The 37 year old, from Curry in Co Sligo, and his team were initially forced to work around global restrictions to prove the efficacy of the antibodies against the virus. Indeed, the laboratory in Durban that Afrobodies primarily used to conduct tests was closed due to a hard national lockdown in late March. Flights to ship samples of their antibodies to countries with operational laboratory facilities were also hard to secure.

Nevertheless, Durcan was eventually connected with the Centre for Virus Research at the University of Glasgow, which went on to establish that under laboratory conditions that their antibodies could stop Covid-19 from infecting human cells.
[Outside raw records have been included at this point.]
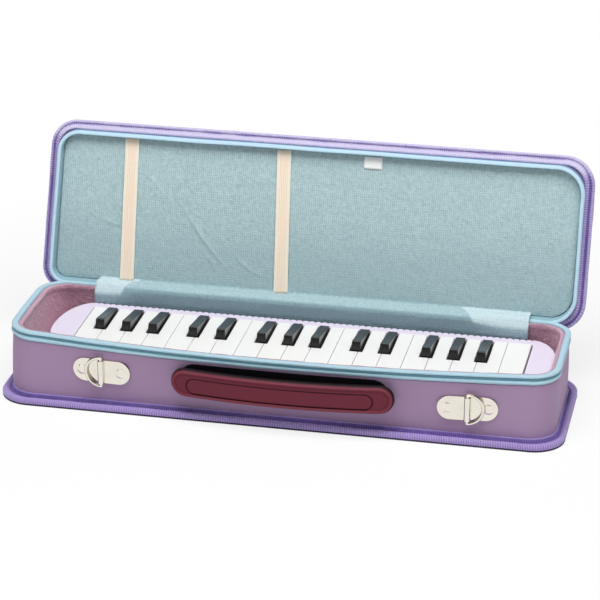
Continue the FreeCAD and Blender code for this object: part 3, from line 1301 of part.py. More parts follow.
def make_black_key(index):
    """Solid key: sides and front lean in, and the top slopes down to the rear."""
    note, octave = WHITE_NOTES[index]
    name = f"black_key_{note}{octave}_sharp"
    middle = sharp_middle(index)
    floor = "Dim.key_top - Dim.key_height"
    crest = "Dim.key_height + Dim.sharp_rise"
    half = "Dim.sharp_width / 2"
    crown = "Dim.sharp_crown / 2"
    sides = wedge(f"{name}_sides", {
        "Xmin": f"-{half}", "Xmax": half, "Ymin": "0", "Ymax": crest,
        "Zmin": "-Dim.sharp_length", "Zmax": "0",
        "X2min": f"-{crown}", "X2max": crown,
        "Z2min": "-Dim.sharp_length", "Z2max": "-Dim.sharp_slope"}, (V(1, 0, 0), 90))
    place(sides, middle, "Dim.sharp_front", floor)
    slope = extruded_polygon(f"{name}_slope", "YZ_Plane", [
        ("Dim.sharp_front - Dim.sharp_slope", floor),
        ("Dim.sharp_front + Dim.sharp_length + Dim.sharp_slope", floor),
        ("Dim.sharp_front + Dim.sharp_length + Dim.sharp_slope",
         "Dim.key_top + Dim.sharp_tail_rise"),
        ("Dim.sharp_front + Dim.sharp_knee", "Dim.key_top + Dim.sharp_knee_rise"),
        ("Dim.sharp_front + Dim.sharp_slope * 2", "Dim.key_top + Dim.sharp_rise"),
        ("Dim.sharp_front - Dim.sharp_slope", "Dim.key_top + Dim.sharp_rise")],
        "2 * Dim.sharp_width")
    place(slope, x=f"{middle} - Dim.sharp_width")
    key = doc.addObject("Part::Common", f"{name}_outer")
    key.Base = sides
    key.Tool = slope
    key.recompute(True)
    cap = doc.addObject("Part::Fillet", f"{name}_round")
    cap.Base = key
    radius = size("key_round")
    tail = size("sharp_front") + size("sharp_length")
    top = size("key_top")
    cap.Edges = [(number, radius, radius) for number, edge in enumerate(key.Shape.Edges, start=1)
                 if min(vertex.Z for vertex in edge.Vertexes) > top
                 and edge.CenterOfMass.y < tail - 0.1]
    finish_key(name, cap, middle, f"({floor})")


def make_pivot_rod():
    """Steel rod that every key turns on."""
    pin = rod("pivot_rod", ("-Dim.board_length / 2", "Dim.pivot_y", "Dim.pivot_z"),
              "Dim.rod_radius", "Dim.board_length", ALONG_X)
    keep(in_melodica(group("key_pivot_rod_set", [pin])), "key_pivot_rod")


def make_return_springs():
    """Comb of leaf fingers under the keys, and the coil behind the drain button."""
    board = size("board_under") + size("board_thickness") + size("parting_gap") / 2
    gauge = size("spring_sheet")
    foot = size("spring_foot")
    bend = size("spring_bend")
    tip = size("spring_tip")
    width = size("spring_width")
    reach = keys_reach()
    top = size("key_top") - size("key_height") - size("spring_gap")
    section = [(foot, board), (bend, board), (tip, top - gauge), (tip, top),
               (bend, board + gauge), (foot, board + gauge)]
    rail = Part.makeBox(2 * reach, (bend - foot) / 2, gauge, V(-reach, foot, board))
    fingers = []
    for x in key_middles():
        points = [V(x - width / 2, y, z) for y, z in section]
        face = Part.Face(Part.makePolygon(points + points[:1]))
        fingers.append(face.extrude(V(width, 0, 0)))
    comb = rail.fuse(fingers)
    start = size("chamber_length") / 2 + size("coil_gap")
    end = size("body_length") / 2 - size("button_cap") - size("coil_gap")
    radius = size("coil_radius")
    path = Part.makeHelix((end - start) / size("coil_turns"), end - start, radius)
    wire = Part.Wire(Part.Circle(V(radius, 0, 0), V(0, 1, 0), size("coil_wire")).toShape())
    coil = Part.Wire(path).makePipeShell([wire], True, True)
    coil.Placement = FreeCAD.Placement(V(start, 0, size("socket_z")), FreeCAD.Rotation(*ALONG_X))
    keep(in_melodica(solid("return_springs", Part.makeCompound([comb, coil]))), "return_springs")


# ---------------------------------------------------------------- build

def check(item):
    """Stop on a sub-part that is missing, broken or invalid."""
    if item.Shape.isNull() or not item.Shape.isValid():
        raise RuntimeError(f"{item.Label}: the shape is null or not valid")
    if not item.Shape.Solids:
        raise RuntimeError(f"{item.Label}: there is no solid in it")


def build():
    """Make every sub-part, check the document, and write one file for each."""
    make_tray()
    make_tray_binding()
    make_lid()
    make_elastic_bands()
    make_hinge_fabric()
    make_handle()
    make_handle_studs()
    make_anchors()
    make_d_rings()
    make_zip_slider()
    make_bottom_cover()
    make_top_cover()
    make_cover_screws()
    make_wind_chamber()
    make_valve_board()
    make_reed_plate()
    make_mouthpiece_socket()
    make_drain_button()
    make_pivot_rod()
    make_return_springs()
    for index in range(len(WHITE_NOTES)):
        make_white_key(index)
        if has_sharp(index):
            make_black_key(index)
    doc.recompute()
    broken = [item.Name for item in doc.Objects
              if "Invalid" in item.State or "Error" in item.State]
    if broken:
        raise RuntimeError(f"these objects failed: {broken}")
    os.makedirs("parts", exist_ok=True)
    for item in nodes:
        check(item)
        item.Shape.exportStep(f"parts/{item.Label}.step")
    print(f"{len(nodes)} sub-parts, {sum(len(item.Shape.Solids) for item in nodes)} solids")


build()
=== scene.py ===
# %% [markdown]
# # A melodica in its open carry case
# The object is a small wind instrument with piano keys.  It lies in a soft zipped case whose
# lid stands open.  The hard parts (covers, keys, metal fittings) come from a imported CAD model
# and keep their shape, so they only need finishes.  The soft parts (covering, fleece, binding,
# zips, bands, hinge cloth) are plain solids in CAD, so this lesson builds them.

# %% Load the frame
import json
import math

import bmesh
import bpy
from mathutils import Matrix, Vector, noise


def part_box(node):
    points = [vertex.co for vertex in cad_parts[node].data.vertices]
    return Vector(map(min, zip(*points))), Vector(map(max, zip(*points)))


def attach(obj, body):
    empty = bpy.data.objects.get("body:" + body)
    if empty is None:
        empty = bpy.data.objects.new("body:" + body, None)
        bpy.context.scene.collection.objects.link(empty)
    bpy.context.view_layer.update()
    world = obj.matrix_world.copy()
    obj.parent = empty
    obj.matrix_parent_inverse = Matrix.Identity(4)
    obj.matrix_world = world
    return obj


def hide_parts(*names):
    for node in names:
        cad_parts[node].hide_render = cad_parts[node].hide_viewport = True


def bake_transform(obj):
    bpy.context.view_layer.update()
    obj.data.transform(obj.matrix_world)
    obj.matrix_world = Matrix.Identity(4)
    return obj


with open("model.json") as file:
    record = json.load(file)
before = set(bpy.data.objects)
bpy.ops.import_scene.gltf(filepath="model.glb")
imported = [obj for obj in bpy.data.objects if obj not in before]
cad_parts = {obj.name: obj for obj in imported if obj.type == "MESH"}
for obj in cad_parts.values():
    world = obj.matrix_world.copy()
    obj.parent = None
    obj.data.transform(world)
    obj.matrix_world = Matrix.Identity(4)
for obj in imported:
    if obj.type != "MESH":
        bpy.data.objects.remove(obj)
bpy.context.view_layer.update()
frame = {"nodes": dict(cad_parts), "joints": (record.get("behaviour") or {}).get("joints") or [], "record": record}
MM = 0.001

# %% [markdown]
# ## The camera
# The camera comes first, because every choice of shape and finish is judged through it.  It
# looks from a little to the right and above.  Its long lens leaves hardly any perspective.

# %% Place the camera
scene = bpy.context.scene
scene.view_settings.view_transform = "Standard"
CAMERA_TURN = math.radians(11.48)
CAMERA_RISE = math.radians(22.64)
CAMERA_ROLL = math.radians(0.38)
CAMERA_DISTANCE = 2212.5 * MM
CAMERA_TARGET = Vector((7.51, 0, 83.15)) * MM
camera = bpy.data.objects.new("camera", bpy.data.cameras.new("camera"))
camera.data.lens = 165.0
scene.collection.objects.link(camera)
scene.camera = camera
back = Vector((math.sin(CAMERA_TURN) * math.cos(CAMERA_RISE),
               -math.cos(CAMERA_TURN) * math.cos(CAMERA_RISE), math.sin(CAMERA_RISE)))
facing = (-back).to_track_quat("-Z", "Y").to_matrix().to_4x4()
camera.matrix_world = (Matrix.Translation(CAMERA_TARGET + back * CAMERA_DISTANCE) @ facing
                       @ Matrix.Rotation(CAMERA_ROLL, 4, "Z"))
print("camera stands at", [round(x, 3) for x in camera.matrix_world.translation])

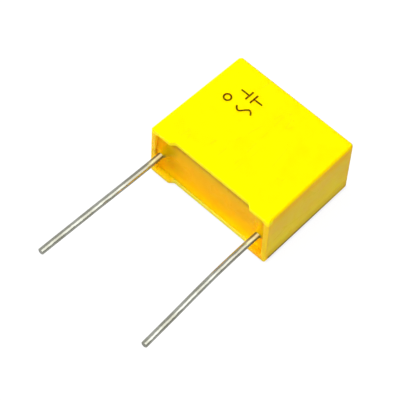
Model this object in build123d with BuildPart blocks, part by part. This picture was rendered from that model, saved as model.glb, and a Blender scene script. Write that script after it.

More recently the scientists in Scotland have shown that five of the eight alpaca antibodies Afrobodies managed to isolate had “demonstrated a neutralising effect when added to human cells” along with Covid-19, he said.

Potentially even more important, however, are the results the Africa Health Research Institute (AHRI) in South Africa KwaZulu-Natal province recorded in January after testing the antibodies’ impact on the local Covid-19 variant, which is highly transmissible.

Infection and immunity PhD student Shi-Hsia Hwa, who works at the AHRI, confirmed that two of the antibodies they tested on live cultures of the local variant grown in their labs had effectively neutralised the virus.

Therapeutic candidates

Durcan went on to say he believed these two antibodies were the most primary therapeutic candidates globally for the treatment of Covid-19. While other biotech companies are working with alpaca antibodies, none have delivered positive results against the South African variant of the disease to date, he says.

“Given that studies are emerging that indicate some vaccines do not work very well, it is crucial to have an effective treatment against the disease as well,” he said.

“We believe our alpaca antibodies would be best administered using an inhaler as they are 10 times smaller than human antibodies, which enables them to be more effectively delivered to a person’s lungs.”

Durcan, whose career began with a sports science degree at the University of Limerick before he moved on to study a PhD at Manchester Metropolitan University, said Afrobodies has two options going forward. It could either partner with a large pharmaceutical firm to bring their project forward for human trials, or it could try to raise money to develop the treatment themselves.

“We have decided to crowdfund the next stage of testing for our alpaca antibodies, and are setting up a new company called Covid Impilo [the Zulu word for health] to facilitate this,” he explained. “Afrobodies will transfer the rights to the antibodies to Covid Impilo, and it will then seek to raise public money for their further development.”